[Begin Excerpted records]

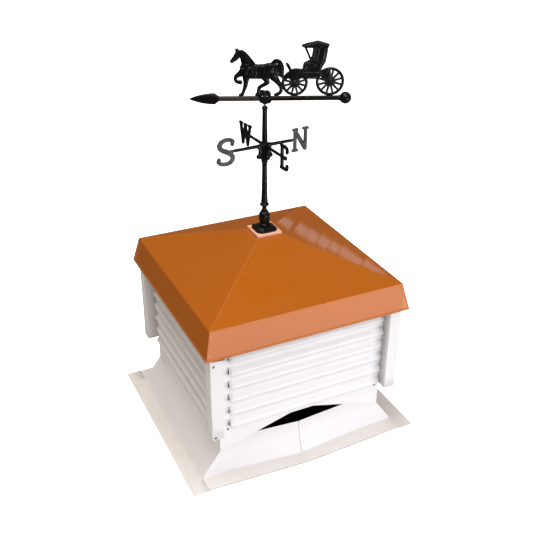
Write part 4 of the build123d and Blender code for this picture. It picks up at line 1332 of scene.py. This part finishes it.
for wheel_name in ("front", "rear"):
    node = f"{wheel_name}_wheel"
    near, far = span(node)
    middle = (near + far) / 2
    low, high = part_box(node)
    radius = (high.z - low.z) / 2 / MM
    axle = (low.z + high.z) / 2 / MM - bar_top
    bm = bmesh.new()
    stand = Matrix.Translation((0, 0, (radius - rim_half) * MM)) @ Matrix.Rotation(math.pi / 2, 4, "Y")
    section = bmesh.ops.create_circle(
        bm, segments=12, radius=MM, matrix=stand @ Matrix.Diagonal((rim_half, rim_depth, 1, 1)))["verts"]
    runs = list({edge for point in section for edge in point.link_edges})
    bmesh.ops.spin(
        bm, geom=section + runs, cent=(0, 0, 0), axis=(0, 1, 0), angle=2 * math.pi, steps=72,
        use_merge=True)
    for spoke in range(spoke_count):
        turn = 2 * math.pi * (spoke + 0.5) / spoke_count
        tiers(bm, Matrix.Rotation(turn, 4, "Y"), 10, (spoke_root, radius - rim_half, 4.6, 3.8))
    tiers(bm, Matrix.Rotation(-math.pi / 2, 4, "X"), 24,
          (-5, 5, 10.5, 10.5), (-7.4, -5, 6.4, 9.6), (5, 7.4, 9.6, 6.4),
          (-9.4, -7.4, 4.0, 5.4), (7.4, 9.4, 5.4, 4.0))
    bmesh.ops.recalc_face_normals(bm, faces=bm.faces)
    bmesh.ops.translate(bm, verts=bm.verts, vec=(middle * MM, 0, axle * MM))
    fit_to_vane(bm, node, enamel, 40)


# ---- Buggy body ------------------------------------------------------------------------
# The body between the wheels: a curled dash, a pan over the front axle, a box with a beaded
# top line, the seat, and springs reaching down to both hubs.
bead_count = 14
bead_pitch = 4.4


def slab(bm, half, *outline):
    """A flat plate of an outline of (along, up), its faces half away each side."""
    part = bmesh.new()
    face = part.faces.new([part.verts.new(Vector((along, -half, up)) * MM) for along, up in outline])
    made = bmesh.ops.extrude_face_region(part, geom=[face])["geom"]
    bmesh.ops.translate(part, verts=verts_of(made), vec=(0, 2 * half * MM, 0))
    bmesh.ops.recalc_face_normals(part, faces=part.faces)
    join_to(bm, part)


bm = bmesh.new()
limb(bm, (73, 110.5, 2.6), (76.5, 106, 3.6), (80.5, 99, 3.8), (84, 91.5, 3.6), (88, 86, 3.6), flat=1.2)
slab(bm, 4.8, (62, 58), (61, 64), (66, 72), (74, 80), (85, 86), (93, 89), (101, 90.5), (126, 89),
     (139, 87), (141, 64), (136, 57), (124, 61), (113, 56), (101, 58), (90, 55), (78, 61), (70, 56))
slab(bm, 3.0, (95, 60), (107, 60), (107, 48), (95, 48))
ribbon(bm, 5.0, (84, 87, 2.2), (101, 91, 2.2), (118, 90, 2.2), (130, 88, 2.2))
for spring in ((82, 68), (118, 62)):
    limb(bm, (spring[0], spring[1], 2.2, 5.4), (101, 76, 2.2, 5.4), (spring[1] + 56, 68, 2.0, 5.4))
slab(bm, 10.5, (126, 88), (190, 88), (191, 82), (184, 66), (178, 61), (143, 61), (137, 68), (130, 78))
slab(bm, 11.5, (125.5, 87), (128.5, 105), (135, 114.5), (148, 118), (186, 104), (190, 87))
limb(bm, (130, 88, 3.4, 9), (134, 110, 3.6, 9), (148, 117, 3.6, 9))
slab(bm, 4.6, (184, 80), (192, 87), (203, 92.5), (213, 95), (222, 95.5), (223, 52), (207, 54), (190, 62))
for lean in ((187, 74), (194, 84), (203, 90), (213, 93)):
    limb(bm, (*lean, 2.0, 5.4), (219, 54, 2.6, 5.6))
for bead in range(bead_count):
    spot = 130 + bead * bead_pitch
    for side in (-1, 1):
        lump(bm, ((spot, side * 11.0, 82.4), (1.9, 1.7, 1.9)))
for side in (-1, 1):
    limb(bm, (136, 70, 1.8, 1.6), (146, 63, 1.8, 1.6), (176, 63, 1.8, 1.6), (186, 70, 1.8, 1.6),
         offset=side * 10.6, fuller=0.7)
    limb(bm, (132, 92, 1.8, 1.6), (135, 107, 1.8, 1.6), (148, 113, 1.8, 1.6), offset=side * 11.6, fuller=0.7)
cast(bm, "buggy_body_casting", relief_enamel, "vane", "black_casting", "buggy_body", placed=vane_frame)


# ---- Buggy hood ------------------------------------------------------------------------
# The folding hood, cast as a stiff shell: a peaked top, side curtains with the bows showing
# through, a slender stay in front and a bright stud at its rear foot.
hood_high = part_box("buggy_hood")[1].z / MM - bar_top
stud_radius = 3.0 * MM

bm = bmesh.new()
slab(bm, 15.5, (125, 167), (137, 174.5), (160, 180), (177, hood_high - 1.6), (197, 178), (211, 172.5),
     (209.5, 164), (160, 164.4), (134, 165))
slab(bm, 9.5, (161.5, 168), (160, 146), (157, 132.6), (150, 119), (150, 96), (188, 88), (194, 102),
     (203, 117), (206, 132), (207, 168))
limb(bm, (126, 169, 2.6, 15), (142, 174, 2.8, 16), (177, hood_high - 4.9, 3.0, 16),
     (210.5, 171.5, 2.6, 15.5))
limb(bm, (196, 166, 13, 14), (195.5, 150, 12.5, 15), (193.5, 134, 12, 14.5),
     (188, 118, 10.5, 13.5), (182, 103, 9, 12))
for side in (-1, 1):
    limb(bm, (133.0, 167, 2.2, 2.4), (143, 146, 2.1, 2.4), (152.5, 124, 2.3, 2.4), offset=side * 12)
    limb(bm, (164.5, 167, 3.4, 3.2), (163.5, 150, 3.2, 3.2), (161, 134, 3.4, 3.4), (155, 122, 3.4, 3.2),
         offset=side * 8.6, fuller=0.7)
    limb(bm, (178, 170, 2.2, 2.0), (175, 146, 2.2, 2.0), (168, 120, 2.2, 2.0), offset=side * 9.6, fuller=0.7)
    limb(bm, (158, 124, 4.2, 3.0), (172, 118, 4.6, 3.4), (184, 110, 4.4, 3.4), offset=side * 9.6)
cast(bm, "buggy_hood_casting", relief_enamel, "vane", "black_casting", "buggy_hood", placed=vane_frame)

bm = bmesh.new()
for side in (-1, 1):
    stand = vane_frame @ Matrix.Translation((188 * MM, side * 14.6 * MM, 93 * MM))
    bmesh.ops.create_uvsphere(
        bm, u_segments=16, v_segments=10, radius=stud_radius,
        matrix=stand @ Matrix.Diagonal((1, 0.8, 1, 1)))
fit(finished(bm, "hood_studs", zinc), "vane", "spindle_steel")
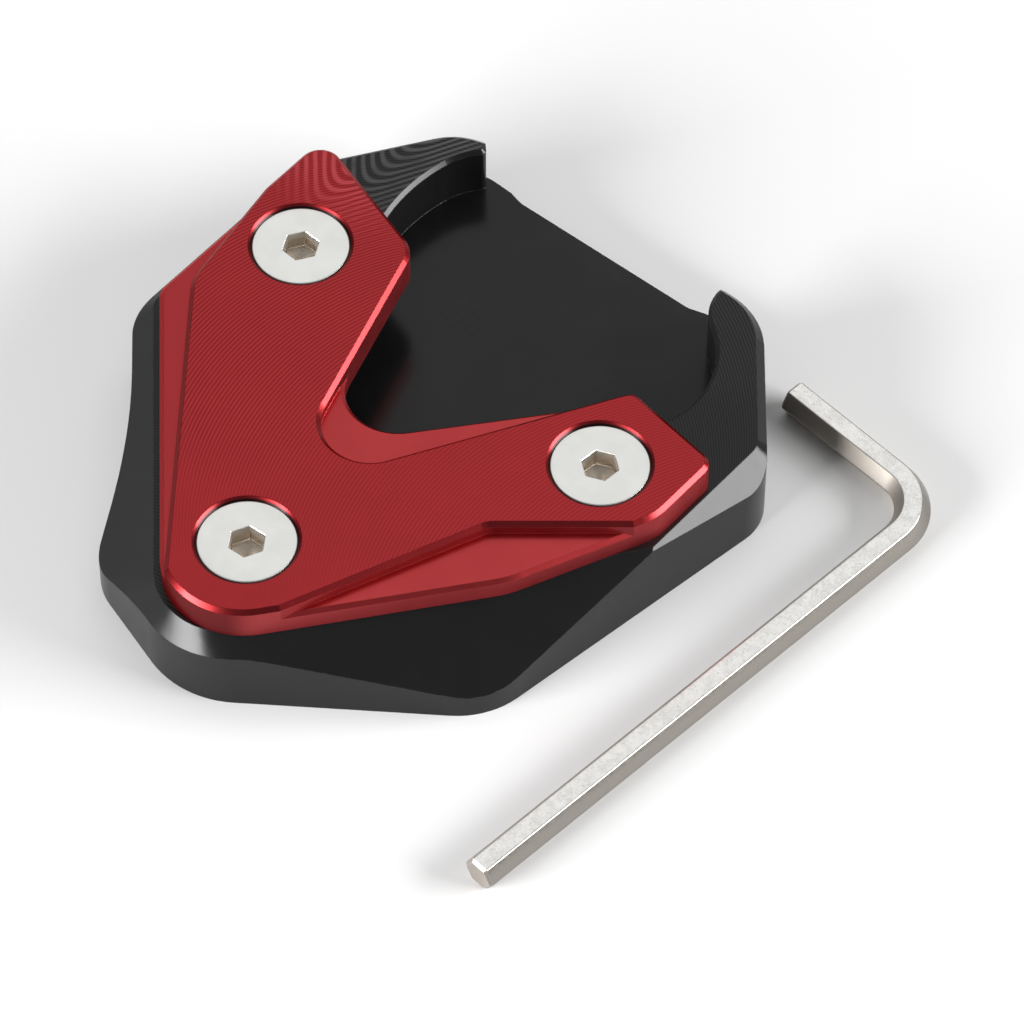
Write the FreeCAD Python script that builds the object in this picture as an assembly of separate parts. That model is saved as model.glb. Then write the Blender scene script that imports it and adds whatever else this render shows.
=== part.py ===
"""Foot pad that clamps onto the end of a motorcycle's side stand (kickstand).

A dark base plate stands on the ground. The stand's own foot drops into the pocket milled in the base,
and a red clamp plate, held by three countersunk screws, closes over it. A hex key for the screws lies
beside the pad. Millimetres, +Z up, ground at Z = 0, +Y towards the side the stand's leg comes in from.
"""

import math
import os

import FreeCAD
import Part

V = FreeCAD.Vector
UP = V(0, 0, 1)

# Heights above the ground
BASE_TOP = 11.0
POCKET_FLOOR = 3.8
CLAMP_TOP = 15.5
RECESS_FLOOR = 13.8

# Broken edges
CLAMP_BEVEL = 0.55
RECESS_BEVEL = 0.5
POCKET_BEVEL = 0.5

# M6 x 12 countersunk screws with hex sockets
SCREW_AT = {"rear": (-25.0, 10.5), "front": (0.0, -27.3), "right": (24.4, 8.3)}
SCREW_LENGTH = 12.0
SHANK_R = 3.0
HEAD_R = 6.0
HEAD_RIM = 0.1
HEAD_TOP = 15.15
SOCKET_AF = 4.04
SOCKET_DEPTH = 2.6
TIP_BEVEL = 0.7

# Holes for the screws
SINK_R = 6.5
CLAMP_HOLE_R = 3.2
BASE_HOLE_R = 3.05

# Hex key, lying flat on the ground
KEY_AF = 3.96
KEY_LONG = 76.5
KEY_SHORT = 24.0
KEY_BEND_R = 6.5
KEY_CORNER = (53.1, 37.3)
KEY_ANGLE = 84.3
KEY_END_BEVEL = 0.35

# Plan outline of the base's vertical wall: corner x, y and rounding radius, anticlockwise from above
BASE_WALL = [
    (1.6, -41.8, 12.8),
    (31.2, -20.1, 11.0),
    (38.2, 23.2, 7.0),
    (22.6, 41.75, 9.7),
    (14.0, 41.65, 3.0),
    (11.6, 40.9, 3.0),
    (-15.0, 40.35, 3.0),
    (-17.0, 40.85, 2.0),
    (-24.4, 41.0, 8.8),
    (-36.5, 22.9, 6.0),
    (-36.5, -7.8, 5.0),
    (-25.0, -20.6, 70.0),
    (-17.4, -35.85, 8.0),
]

# Sloping facets round the base's top: direction they face, distance out from the origin at the top,
# slope, and the rounding of the corner with the next facet at the top and at the ground
BASE_FACETS = [
    (-35.37, 25.41, 35.1, 0.0, 0.0),
    (0.0, 35.0, 45.0, 3.0, 14.0),
    (40.0, 43.05, 45.0, 8.5, 19.5),
    (91.2, 40.63, 45.0, 7.7, 18.7),
    (146.1, 41.95, 45.0, 0.0, 0.0),
    (180.0, 35.2, 45.0, 3.0, 14.0),
    (222.4, 29.55, 45.0, 9.0, 32.0),
]

# Pocket in the base: the left wall is a large arc that bends in at its tip, the heel and the right
# wall are smaller ones. Each arc is ((x, y), radius, start angle, end angle)
POCKET_LEFT = ((0.8, 29.03), 23.9, 166.0, 198.4)
POCKET_HEEL = ((-1.5, -5.0), 11.0, 198.5, 333.1)
POCKET_RIGHT = ((12.45, 25.47), 12.31, -26.9, 56.8)
POCKET_RIGHT_TIP = [(17.15, 37.75), (16.1, 40.4)]
POCKET_LEFT_BEND = ((-13.587, 32.614), 9.075, 137.4, 166.0)
POCKET_LEFT_TIP = ((-20.85, 39.3), 0.8, 45.0, -42.6)
MOUTH_RIGHT = [(16.05, 41.15), (16.65, 41.9), (16.65, 60.0)]
MOUTH_LEFT = [(-22.3, 60.0), (-22.3, 41.89)]

# Plan outline of the clamp, as for the base
CLAMP_WALL = [
    (0.8, -43.5, 10.0),
    (26.5, -10.9, 14.0),
    (34.5, 6.7, 8.0),
    (34.5, 17.4, 2.0),
    (20.56, 19.32, 1.5),
    (-4.85, -10.96, 6.5),
    (-14.0, 18.95, 4.0),
    (-34.35, 25.28, 2.65),
    (-34.35, -4.92, 2.5),
]

# Regions of the clamp's top milled down to the recess floor: corner x, y and rounding radius
RECESSES = [
    [(8.3, -35.5, 0), (20.15, -7.23, 3.0), (36.6, 6.78, 0), (50.0, -10.0, 0), (30.0, -50.0, 0)],
    [
        (-2.1, -40.0, 0),
        (-2.1, -60.0, 0),
        (-50.0, -60.0, 0),
        (-50.0, 20.0, 0),
        (-35.2, 20.0, 0),
        (-31.7, -2.0, 6.0),
    ],
    [(-2.288, -19.3348, 6.0), (22.0, 22.25, 0), (-14.0, 18.95, 0)],
]


def rounded_wire(corners, height):
    """Closed wire at one height whose corners (x, y, radius) are rounded by tangent arcs."""
    trims = []
    for i, (x, y, radius) in enumerate(corners):
        here = V(x, y, height)
        last = corners[i - 1]
        following = corners[(i + 1) % len(corners)]
        back = (V(last[0], last[1], height) - here).normalize()
        ahead = (V(following[0], following[1], height) - here).normalize()
        half = back.getAngle(ahead) / 2
        reach = radius / math.tan(half)
        middle = here + (back + ahead).normalize() * (radius / math.sin(half) - radius)
        trims.append((here + back * reach, middle, here + ahead * reach))
    edges = []
    for i, (start, middle, end) in enumerate(trims):
        if (end - start).Length > 1e-6:
            edges.append(Part.Arc(start, middle, end).toShape())
        edges.append(Part.makeLine(end, trims[(i + 1) % len(trims)][0]))
    return Part.Wire(edges)


def prism(wire, height):
    """Solid standing on a flat wire."""
    return Part.Face(wire).extrude(UP * height)


def point_on(circle, angle, height):
    """Point of a circle ((x, y), radius, ...) at an angle in degrees."""
    (x, y), radius = circle[:2]
    turn = math.radians(angle)
    return V(x + radius * math.cos(turn), y + radius * math.sin(turn), height)


def arc_of(circle, height):
    """Arc edge of ((x, y), radius, start angle, end angle)."""
    start, end = circle[2:]
    angles = (start, (start + end) / 2, end)
    return Part.Arc(*[point_on(circle, angle, height) for angle in angles]).toShape()


def edges_at(shape, height, wanted=lambda middle: True):
    """Edges lying flat at one height whose midpoints pass a test."""
    found = []
    for edge in shape.Edges:
        box = edge.BoundBox
        flat = abs(box.ZMin - height) < 1e-4 and abs(box.ZMax - height) < 1e-4
        middle = edge.valueAt((edge.FirstParameter + edge.LastParameter) / 2)
        if flat and wanted(middle):
            found.append(edge)
    return found


def facet_ring(height):
    """Corners of the sloping facets' section at one height."""
    drop = BASE_TOP - height
    lines = []
    for angle, distance, slope, top_round, ground_round in BASE_FACETS:
        turn = math.radians(angle)
        reach = distance + drop / math.tan(math.radians(slope))
        radius = top_round + (ground_round - top_round) * drop / BASE_TOP
        lines.append((math.cos(turn), math.sin(turn), reach, radius))
    corners = []
    for i, (ax, ay, a, radius) in enumerate(lines):
        bx, by, b, _ = lines[(i + 1) % len(lines)]
        cross = ax * by - ay * bx
        corners.append(((a * by - b * ay) / cross, (b * ax - a * bx) / cross, radius))
    return corners


def pocket_cutter():
    """Pocket for the stand's foot, open at the +Y side and above."""
    z = POCKET_FLOOR
    left, heel, right = (arc_of(circle, z) for circle in (POCKET_LEFT, POCKET_HEEL, POCKET_RIGHT))
    left_top = point_on(POCKET_LEFT, POCKET_LEFT[2], z)
    left_end = point_on(POCKET_LEFT, POCKET_LEFT[3], z)
    heel_start = point_on(POCKET_HEEL, POCKET_HEEL[2], z)
    heel_end = point_on(POCKET_HEEL, POCKET_HEEL[3], z)
    right_start = point_on(POCKET_RIGHT, POCKET_RIGHT[2], z)
    right_top = point_on(POCKET_RIGHT, POCKET_RIGHT[3], z)
    tip_middle, tip_end = (V(x, y, z) for x, y in POCKET_RIGHT_TIP)
    left_tip = arc_of(POCKET_LEFT_TIP, z)
    tip_start = point_on(POCKET_LEFT_TIP, POCKET_LEFT_TIP[2], z)
    tip_stop = point_on(POCKET_LEFT_TIP, POCKET_LEFT_TIP[3], z)
    edges = [left, Part.makeLine(left_end, heel_start), heel, Part.makeLine(heel_end, right_start), right]
    edges.append(Part.Arc(right_top, tip_middle, tip_end).toShape())
    rest = [tip_end] + [V(x, y, z) for x, y in MOUTH_RIGHT + MOUTH_LEFT] + [tip_start]
    edges += [Part.makeLine(a, b) for a, b in zip(rest, rest[1:])]
    bend_middle = point_on(POCKET_LEFT_BEND, sum(POCKET_LEFT_BEND[2:]) / 2, z)
    edges += [left_tip, Part.Arc(tip_stop, bend_middle, left_top).toShape()]
    return prism(Part.Wire(edges), BASE_TOP)


def make_base():
    """Base plate: bevelled slab with the pocket and three holes for the screws."""
    block = prism(rounded_wire(BASE_WALL, 0), BASE_TOP)
    rings = [rounded_wire(facet_ring(height), height) for height in (0.0, BASE_TOP)]
    base = block.common(Part.makeLoft(rings, True, True))
    base = base.cut(pocket_cutter())
    for x, y in SCREW_AT.values():
        base = base.cut(Part.makeCylinder(BASE_HOLE_R, BASE_TOP, V(x, y, 0)))
    pocket = pocket_cutter()
    rim = edges_at(base, BASE_TOP, lambda middle: pocket.distToShape(Part.Vertex(middle))[0] < 0.01)
    return base.makeChamfer(POCKET_BEVEL, rim).removeSplitter()


def make_clamp():
    """Clamp plate: bevelled plate with three shallow recesses in its top and three countersunk holes."""
    outline = rounded_wire(CLAMP_WALL, BASE_TOP)
    lower = prism(outline, RECESS_FLOOR - BASE_TOP)
    lower = lower.makeChamfer(RECESS_BEVEL, edges_at(lower, RECESS_FLOOR))
    upper = prism(outline, CLAMP_TOP - BASE_TOP)
    for region in RECESSES:
        upper = upper.cut(prism(rounded_wire(region, BASE_TOP), CLAMP_TOP))
    upper = upper.makeChamfer(CLAMP_BEVEL, edges_at(upper, CLAMP_TOP))
    clamp = lower.fuse(upper)
    depth = SINK_R - CLAMP_HOLE_R
    for x, y in SCREW_AT.values():
        clamp = clamp.cut(Part.makeCylinder(CLAMP_HOLE_R, CLAMP_TOP, V(x, y, 0)))
        clamp = clamp.cut(Part.makeCone(CLAMP_HOLE_R, SINK_R, depth, V(x, y, CLAMP_TOP - depth)))
    return clamp.removeSplitter()


def hexagon(flats, centre):
    """Face of a regular hexagon across given flats, flat sides facing +Y and -Y."""
    radius = flats / math.sqrt(3)
    turns = [math.radians(60 * i) for i in range(7)]
    points = [centre + V(radius * math.cos(turn), radius * math.sin(turn), 0) for turn in turns]
    return Part.Face(Part.makePolygon(points))


def make_screw(x, y):
    """Countersunk screw standing in its hole, drawn as one turned profile with a hex socket."""
    tip = HEAD_TOP - SCREW_LENGTH
    neck = HEAD_TOP - HEAD_RIM - (HEAD_R - SHANK_R)
    profile = [
        (0, tip),
        (SHANK_R - TIP_BEVEL, tip),
        (SHANK_R, tip + TIP_BEVEL),
        (SHANK_R, neck),
        (HEAD_R, HEAD_TOP - HEAD_RIM),
        (HEAD_R, HEAD_TOP),
        (0, HEAD_TOP),
        (0, tip),
    ]
    face = Part.Face(Part.makePolygon([V(r, 0, z) for r, z in profile]))
    body = face.revolve(V(0, 0, 0), UP, 360)
    socket = hexagon(SOCKET_AF, V(0, 0, HEAD_TOP - SOCKET_DEPTH)).extrude(UP * SOCKET_DEPTH)
    cone_depth = SOCKET_AF / 2 * math.tan(math.radians(30))
    bottom = Part.makeCone(0, SOCKET_AF / 2, cone_depth, V(0, 0, HEAD_TOP - SOCKET_DEPTH - cone_depth))
    screw = body.cut(socket).cut(bottom)
    screw.translate(V(x, y, 0))
    return screw


def make_key():
    """Hex key drawn with its corner at the origin and long arm towards -Y, then laid on the ground."""
    straight = KEY_LONG - KEY_BEND_R
    section = hexagon(KEY_AF, V(0, 0, 0))
    section.rotate(V(0, 0, 0), V(1, 0, 0), 90)
    section.translate(V(0, -KEY_BEND_R, 0))
    long_arm = section.extrude(V(0, -straight, 0))
    bend = section.revolve(V(-KEY_BEND_R, -KEY_BEND_R, 0), UP, 90)
    turned = section.copy()
    turned.rotate(V(-KEY_BEND_R, -KEY_BEND_R, 0), UP, 90)
    short_arm = turned.extrude(V(KEY_BEND_R - KEY_SHORT, 0, 0))
    key = long_arm.fuse([bend, short_arm]).removeSplitter()
    ends = [edge for edge in key.Edges if edge.BoundBox.YMax < 0.01 - KEY_LONG]
    ends += [edge for edge in key.Edges if edge.BoundBox.XMax < 0.01 - KEY_SHORT]
    key = key.makeChamfer(KEY_END_BEVEL, ends)
    key.rotate(V(0, 0, 0), UP, KEY_ANGLE - 90)
    key.translate(V(*KEY_CORNER, KEY_AF / 2))
    return key


def main():
    nodes = {"base_plate": make_base(), "clamp_plate": make_clamp(), "hex_key": make_key()}
    for name, (x, y) in SCREW_AT.items():
        nodes["screw_" + name] = make_screw(x, y)
    os.makedirs("parts", exist_ok=True)
    for name, shape in nodes.items():
        solid, = shape.Solids
        solid.exportStep("parts/" + name + ".step")
        print(name, "valid" if solid.isValid() else "BROKEN", "%.1f mm3" % solid.Volume)


main()
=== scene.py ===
"""Looks of the motorcycle side-stand foot pad.

A black anodised base plate, a red anodised clamp plate, three countersunk hex-socket screws and
the hex key lying beside them. Metres, +Z up, ground at Z = 0.
"""

import math

import bpy
from mathutils import Matrix, Vector


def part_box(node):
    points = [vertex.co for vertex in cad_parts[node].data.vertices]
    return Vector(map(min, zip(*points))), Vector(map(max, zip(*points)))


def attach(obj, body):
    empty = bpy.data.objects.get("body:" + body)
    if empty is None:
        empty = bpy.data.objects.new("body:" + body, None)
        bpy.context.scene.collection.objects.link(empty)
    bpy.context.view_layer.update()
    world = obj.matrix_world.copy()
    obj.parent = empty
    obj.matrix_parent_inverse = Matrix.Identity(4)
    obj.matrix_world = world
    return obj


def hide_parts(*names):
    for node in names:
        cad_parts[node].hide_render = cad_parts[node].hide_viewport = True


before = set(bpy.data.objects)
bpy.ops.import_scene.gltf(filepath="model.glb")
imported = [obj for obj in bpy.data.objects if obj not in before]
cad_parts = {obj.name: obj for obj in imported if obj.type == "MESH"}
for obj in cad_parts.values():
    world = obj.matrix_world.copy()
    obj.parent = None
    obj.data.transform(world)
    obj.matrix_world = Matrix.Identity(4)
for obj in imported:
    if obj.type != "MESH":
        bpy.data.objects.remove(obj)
bpy.context.view_layer.update()

MM = 0.001
MICROMETRE = 1e-6
TAU = 2 * math.pi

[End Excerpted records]

• [Instructions for the task]
Quote exactly and only the lines from the one holding "bpy.data.objects.remove(obj)" through the end of the data.

• [Exercise answer]
        bpy.data.objects.remove(obj)
bpy.context.view_layer.update()

MM = 0.001
MICROMETRE = 1e-6
TAU = 2 * math.pi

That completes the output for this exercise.